Goal:
From the entries below, copy exactly the lines from the one that contains "const singingBowlSet = new THREE.Group();" through the one that contains "imported = [obj", both included, and only those.

..........

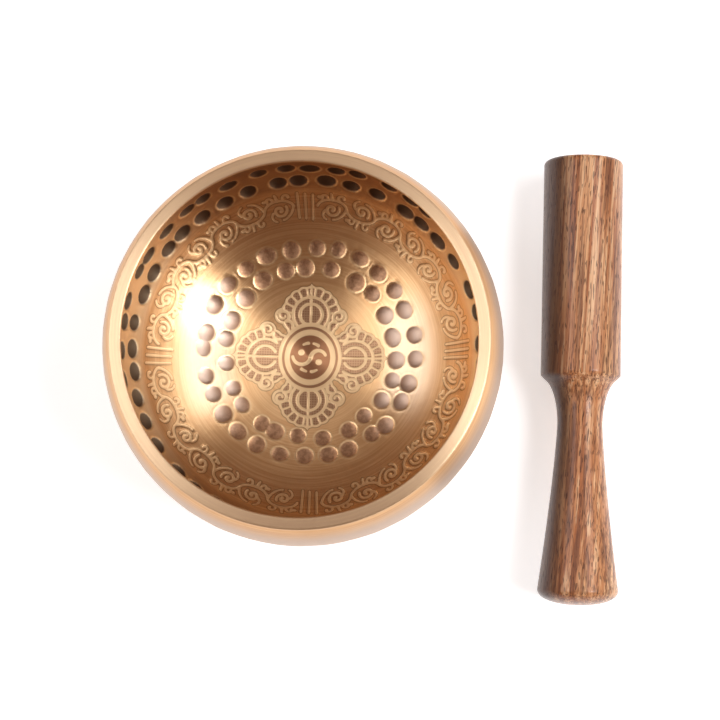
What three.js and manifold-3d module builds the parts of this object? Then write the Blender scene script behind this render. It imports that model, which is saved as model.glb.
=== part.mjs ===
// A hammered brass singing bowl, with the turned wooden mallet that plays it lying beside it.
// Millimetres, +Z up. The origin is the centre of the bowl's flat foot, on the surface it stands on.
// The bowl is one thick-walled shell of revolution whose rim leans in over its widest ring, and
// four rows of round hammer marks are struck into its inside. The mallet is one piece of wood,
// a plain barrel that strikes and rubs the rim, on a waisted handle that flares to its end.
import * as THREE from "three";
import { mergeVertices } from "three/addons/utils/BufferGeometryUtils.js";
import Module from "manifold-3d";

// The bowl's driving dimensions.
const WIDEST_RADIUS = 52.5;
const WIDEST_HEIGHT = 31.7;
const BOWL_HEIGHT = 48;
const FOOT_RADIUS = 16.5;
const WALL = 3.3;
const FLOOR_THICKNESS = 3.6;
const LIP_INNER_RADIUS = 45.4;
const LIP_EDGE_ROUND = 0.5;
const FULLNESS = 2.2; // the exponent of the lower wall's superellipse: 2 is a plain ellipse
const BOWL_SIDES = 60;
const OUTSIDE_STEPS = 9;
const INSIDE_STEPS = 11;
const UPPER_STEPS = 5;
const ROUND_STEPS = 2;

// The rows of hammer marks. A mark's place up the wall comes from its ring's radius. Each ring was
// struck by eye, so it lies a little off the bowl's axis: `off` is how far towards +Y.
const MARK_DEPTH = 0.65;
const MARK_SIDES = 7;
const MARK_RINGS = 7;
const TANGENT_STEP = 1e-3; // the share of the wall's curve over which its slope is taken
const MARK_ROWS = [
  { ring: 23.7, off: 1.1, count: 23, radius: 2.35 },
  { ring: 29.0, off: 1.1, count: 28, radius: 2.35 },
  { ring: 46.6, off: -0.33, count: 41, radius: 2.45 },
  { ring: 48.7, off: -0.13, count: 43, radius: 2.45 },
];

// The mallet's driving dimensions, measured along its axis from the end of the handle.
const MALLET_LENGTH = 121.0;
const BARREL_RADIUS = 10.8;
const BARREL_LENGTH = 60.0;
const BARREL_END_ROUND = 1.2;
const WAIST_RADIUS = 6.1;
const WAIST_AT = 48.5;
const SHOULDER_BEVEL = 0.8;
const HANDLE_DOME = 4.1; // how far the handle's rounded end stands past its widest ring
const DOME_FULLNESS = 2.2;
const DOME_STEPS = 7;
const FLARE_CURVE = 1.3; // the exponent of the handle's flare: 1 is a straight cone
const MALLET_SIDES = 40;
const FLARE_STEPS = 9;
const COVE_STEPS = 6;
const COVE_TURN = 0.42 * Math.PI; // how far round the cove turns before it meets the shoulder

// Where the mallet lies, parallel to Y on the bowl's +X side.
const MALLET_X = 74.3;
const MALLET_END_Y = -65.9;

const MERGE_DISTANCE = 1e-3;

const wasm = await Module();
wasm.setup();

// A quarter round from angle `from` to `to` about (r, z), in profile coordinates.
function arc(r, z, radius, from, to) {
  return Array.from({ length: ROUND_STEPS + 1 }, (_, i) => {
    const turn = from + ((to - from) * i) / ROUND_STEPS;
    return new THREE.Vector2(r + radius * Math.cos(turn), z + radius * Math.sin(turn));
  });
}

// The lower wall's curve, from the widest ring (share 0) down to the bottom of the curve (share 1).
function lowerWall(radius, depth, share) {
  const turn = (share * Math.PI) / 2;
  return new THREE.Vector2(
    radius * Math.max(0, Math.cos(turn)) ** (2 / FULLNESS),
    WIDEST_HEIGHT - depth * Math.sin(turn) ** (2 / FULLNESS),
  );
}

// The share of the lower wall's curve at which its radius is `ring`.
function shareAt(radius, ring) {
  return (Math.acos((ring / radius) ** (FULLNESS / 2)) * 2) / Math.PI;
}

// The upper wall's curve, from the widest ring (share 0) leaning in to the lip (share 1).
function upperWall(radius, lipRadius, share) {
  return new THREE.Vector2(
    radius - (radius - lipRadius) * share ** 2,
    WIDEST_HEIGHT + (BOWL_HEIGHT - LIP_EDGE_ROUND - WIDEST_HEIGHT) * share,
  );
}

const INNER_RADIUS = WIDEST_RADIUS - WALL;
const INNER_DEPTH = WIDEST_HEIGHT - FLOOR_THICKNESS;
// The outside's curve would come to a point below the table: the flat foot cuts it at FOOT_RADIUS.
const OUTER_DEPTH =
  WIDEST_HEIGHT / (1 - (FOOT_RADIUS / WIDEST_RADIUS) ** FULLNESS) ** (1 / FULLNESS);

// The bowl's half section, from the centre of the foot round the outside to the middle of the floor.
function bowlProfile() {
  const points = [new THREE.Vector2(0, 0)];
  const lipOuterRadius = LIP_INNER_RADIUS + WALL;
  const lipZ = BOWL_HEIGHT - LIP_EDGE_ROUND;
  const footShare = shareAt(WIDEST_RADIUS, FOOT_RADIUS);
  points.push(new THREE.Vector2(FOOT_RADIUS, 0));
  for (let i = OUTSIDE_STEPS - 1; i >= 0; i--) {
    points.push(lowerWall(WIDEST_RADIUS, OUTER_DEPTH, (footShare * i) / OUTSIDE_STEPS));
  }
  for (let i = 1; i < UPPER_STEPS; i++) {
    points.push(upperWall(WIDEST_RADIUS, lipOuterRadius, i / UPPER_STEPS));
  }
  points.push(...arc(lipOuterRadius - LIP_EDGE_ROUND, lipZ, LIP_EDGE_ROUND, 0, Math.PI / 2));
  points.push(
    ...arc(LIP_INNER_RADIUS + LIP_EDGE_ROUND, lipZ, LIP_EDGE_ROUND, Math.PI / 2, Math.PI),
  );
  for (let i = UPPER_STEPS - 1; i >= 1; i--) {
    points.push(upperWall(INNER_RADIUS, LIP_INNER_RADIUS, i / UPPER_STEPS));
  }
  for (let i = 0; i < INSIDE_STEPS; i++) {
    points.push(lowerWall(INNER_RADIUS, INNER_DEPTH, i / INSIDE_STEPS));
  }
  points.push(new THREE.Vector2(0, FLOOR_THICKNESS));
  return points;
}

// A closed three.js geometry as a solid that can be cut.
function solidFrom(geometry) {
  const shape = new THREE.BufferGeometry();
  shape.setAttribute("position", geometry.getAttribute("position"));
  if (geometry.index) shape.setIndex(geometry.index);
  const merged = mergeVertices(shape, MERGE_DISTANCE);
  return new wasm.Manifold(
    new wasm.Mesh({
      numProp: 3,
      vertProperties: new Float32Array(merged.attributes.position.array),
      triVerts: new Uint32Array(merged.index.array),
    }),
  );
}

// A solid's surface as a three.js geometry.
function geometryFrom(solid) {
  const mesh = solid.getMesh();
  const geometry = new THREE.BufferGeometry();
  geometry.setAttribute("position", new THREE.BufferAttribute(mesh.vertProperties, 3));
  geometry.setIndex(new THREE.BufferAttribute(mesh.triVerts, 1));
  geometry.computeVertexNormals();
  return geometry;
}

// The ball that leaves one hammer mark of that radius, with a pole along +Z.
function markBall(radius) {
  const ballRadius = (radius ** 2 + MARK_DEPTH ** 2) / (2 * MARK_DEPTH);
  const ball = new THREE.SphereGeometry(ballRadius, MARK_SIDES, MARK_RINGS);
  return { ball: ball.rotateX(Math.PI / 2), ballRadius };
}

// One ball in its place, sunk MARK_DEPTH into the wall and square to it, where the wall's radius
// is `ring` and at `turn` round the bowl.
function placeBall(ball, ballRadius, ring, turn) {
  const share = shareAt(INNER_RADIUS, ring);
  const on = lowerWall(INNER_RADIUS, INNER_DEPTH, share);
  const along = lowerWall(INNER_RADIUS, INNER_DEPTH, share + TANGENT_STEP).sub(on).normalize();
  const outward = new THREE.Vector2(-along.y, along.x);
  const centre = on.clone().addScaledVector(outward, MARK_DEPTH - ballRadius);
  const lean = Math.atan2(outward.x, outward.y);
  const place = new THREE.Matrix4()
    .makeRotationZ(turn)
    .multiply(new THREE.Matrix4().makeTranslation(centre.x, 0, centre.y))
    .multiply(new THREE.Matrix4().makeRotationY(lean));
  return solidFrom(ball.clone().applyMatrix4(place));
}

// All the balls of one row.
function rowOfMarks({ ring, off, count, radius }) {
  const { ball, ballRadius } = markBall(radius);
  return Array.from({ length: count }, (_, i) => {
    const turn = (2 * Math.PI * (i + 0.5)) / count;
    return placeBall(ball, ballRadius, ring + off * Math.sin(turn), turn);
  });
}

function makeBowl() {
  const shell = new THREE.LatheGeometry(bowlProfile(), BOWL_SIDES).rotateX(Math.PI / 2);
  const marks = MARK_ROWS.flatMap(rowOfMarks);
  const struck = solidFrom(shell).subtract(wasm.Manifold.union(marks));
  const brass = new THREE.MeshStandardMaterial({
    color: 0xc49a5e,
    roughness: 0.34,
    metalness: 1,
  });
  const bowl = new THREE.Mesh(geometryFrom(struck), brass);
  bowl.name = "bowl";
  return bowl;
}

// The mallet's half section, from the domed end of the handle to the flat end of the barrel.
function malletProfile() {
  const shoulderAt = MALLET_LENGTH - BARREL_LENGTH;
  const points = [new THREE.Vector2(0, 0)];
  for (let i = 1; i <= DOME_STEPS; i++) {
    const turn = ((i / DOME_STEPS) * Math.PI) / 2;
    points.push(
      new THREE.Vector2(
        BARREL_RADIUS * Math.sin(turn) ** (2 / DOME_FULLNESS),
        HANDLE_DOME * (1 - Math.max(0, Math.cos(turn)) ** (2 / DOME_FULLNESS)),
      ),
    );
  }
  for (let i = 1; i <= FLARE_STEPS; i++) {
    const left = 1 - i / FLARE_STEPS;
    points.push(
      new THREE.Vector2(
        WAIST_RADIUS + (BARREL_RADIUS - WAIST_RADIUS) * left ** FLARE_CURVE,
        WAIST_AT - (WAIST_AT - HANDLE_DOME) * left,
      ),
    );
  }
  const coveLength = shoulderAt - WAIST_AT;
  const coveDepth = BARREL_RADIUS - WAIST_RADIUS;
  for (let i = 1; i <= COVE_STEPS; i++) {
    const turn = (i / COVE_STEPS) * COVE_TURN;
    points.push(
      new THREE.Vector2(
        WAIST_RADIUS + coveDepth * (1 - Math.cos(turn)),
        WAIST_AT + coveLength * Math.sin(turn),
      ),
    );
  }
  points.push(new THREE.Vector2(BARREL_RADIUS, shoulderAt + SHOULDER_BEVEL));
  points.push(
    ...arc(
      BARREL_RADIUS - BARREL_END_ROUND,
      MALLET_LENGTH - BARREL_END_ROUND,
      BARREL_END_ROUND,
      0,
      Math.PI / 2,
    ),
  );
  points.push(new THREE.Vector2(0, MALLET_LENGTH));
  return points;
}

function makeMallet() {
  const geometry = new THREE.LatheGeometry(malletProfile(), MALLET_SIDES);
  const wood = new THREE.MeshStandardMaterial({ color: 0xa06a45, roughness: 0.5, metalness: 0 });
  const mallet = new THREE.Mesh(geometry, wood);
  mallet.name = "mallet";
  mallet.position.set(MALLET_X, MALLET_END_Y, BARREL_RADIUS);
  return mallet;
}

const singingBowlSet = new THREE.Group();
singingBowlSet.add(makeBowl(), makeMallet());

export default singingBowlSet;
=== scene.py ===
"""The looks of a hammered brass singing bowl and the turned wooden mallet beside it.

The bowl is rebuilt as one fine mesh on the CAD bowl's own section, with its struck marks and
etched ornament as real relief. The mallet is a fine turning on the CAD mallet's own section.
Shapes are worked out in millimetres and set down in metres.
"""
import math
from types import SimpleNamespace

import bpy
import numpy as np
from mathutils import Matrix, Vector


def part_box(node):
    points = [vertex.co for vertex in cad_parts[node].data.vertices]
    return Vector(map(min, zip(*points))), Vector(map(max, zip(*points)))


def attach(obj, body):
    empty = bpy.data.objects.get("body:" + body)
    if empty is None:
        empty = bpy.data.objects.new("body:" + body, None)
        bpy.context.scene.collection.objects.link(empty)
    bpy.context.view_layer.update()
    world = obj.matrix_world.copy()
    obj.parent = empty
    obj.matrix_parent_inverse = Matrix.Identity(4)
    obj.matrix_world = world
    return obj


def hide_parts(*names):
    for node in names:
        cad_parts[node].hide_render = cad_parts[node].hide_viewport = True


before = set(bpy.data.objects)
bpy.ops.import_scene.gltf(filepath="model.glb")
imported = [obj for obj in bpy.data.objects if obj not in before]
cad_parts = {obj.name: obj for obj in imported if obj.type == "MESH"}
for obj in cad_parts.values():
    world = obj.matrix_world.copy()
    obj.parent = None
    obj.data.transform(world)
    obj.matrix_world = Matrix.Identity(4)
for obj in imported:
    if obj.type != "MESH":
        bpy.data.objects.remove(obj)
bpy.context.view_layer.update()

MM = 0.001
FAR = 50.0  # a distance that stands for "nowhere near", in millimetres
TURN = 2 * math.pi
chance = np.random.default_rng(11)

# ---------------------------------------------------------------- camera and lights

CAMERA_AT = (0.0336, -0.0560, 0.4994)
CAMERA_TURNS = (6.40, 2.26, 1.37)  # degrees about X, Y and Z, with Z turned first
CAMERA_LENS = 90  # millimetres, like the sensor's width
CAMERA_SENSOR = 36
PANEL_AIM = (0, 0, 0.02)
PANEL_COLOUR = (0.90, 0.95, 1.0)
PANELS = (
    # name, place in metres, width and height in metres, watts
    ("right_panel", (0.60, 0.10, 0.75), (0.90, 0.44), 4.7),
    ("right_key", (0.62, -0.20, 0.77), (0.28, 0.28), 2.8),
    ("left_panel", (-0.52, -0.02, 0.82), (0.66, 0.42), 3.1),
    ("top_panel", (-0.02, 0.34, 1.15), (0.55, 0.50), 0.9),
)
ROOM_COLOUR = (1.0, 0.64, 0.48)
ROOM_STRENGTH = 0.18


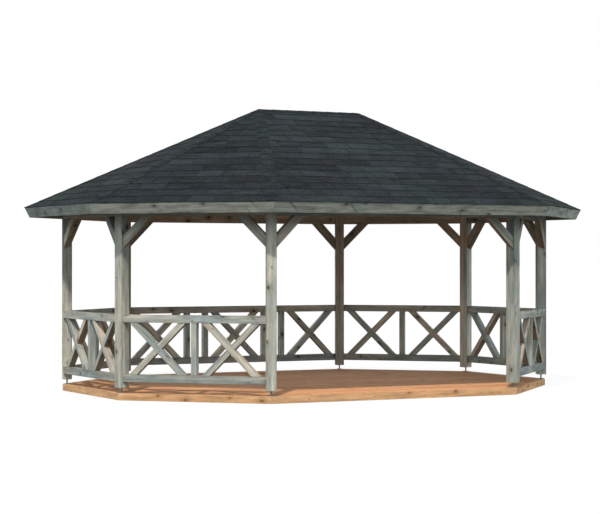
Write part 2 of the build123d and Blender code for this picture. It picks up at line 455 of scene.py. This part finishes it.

..........

Task output:
const singingBowlSet = new THREE.Group();
singingBowlSet.add(makeBowl(), makeMallet());

export default singingBowlSet;
=== scene.py ===
"""The looks of a hammered brass singing bowl and the turned wooden mallet beside it.

The bowl is rebuilt as one fine mesh on the CAD bowl's own section, with its struck marks and
etched ornament as real relief. The mallet is a fine turning on the CAD mallet's own section.
Shapes are worked out in millimetres and set down in metres.
"""
import math
from types import SimpleNamespace

import bpy
import numpy as np
from mathutils import Matrix, Vector


def part_box(node):
    points = [vertex.co for vertex in cad_parts[node].data.vertices]
    return Vector(map(min, zip(*points))), Vector(map(max, zip(*points)))


def attach(obj, body):
    empty = bpy.data.objects.get("body:" + body)
    if empty is None:
        empty = bpy.data.objects.new("body:" + body, None)
        bpy.context.scene.collection.objects.link(empty)
    bpy.context.view_layer.update()
    world = obj.matrix_world.copy()
    obj.parent = empty
    obj.matrix_parent_inverse = Matrix.Identity(4)
    obj.matrix_world = world
    return obj


def hide_parts(*names):
    for node in names:
        cad_parts[node].hide_render = cad_parts[node].hide_viewport = True


before = set(bpy.data.objects)
bpy.ops.import_scene.gltf(filepath="model.glb")
imported = [obj for obj in bpy.data.objects if obj not in before]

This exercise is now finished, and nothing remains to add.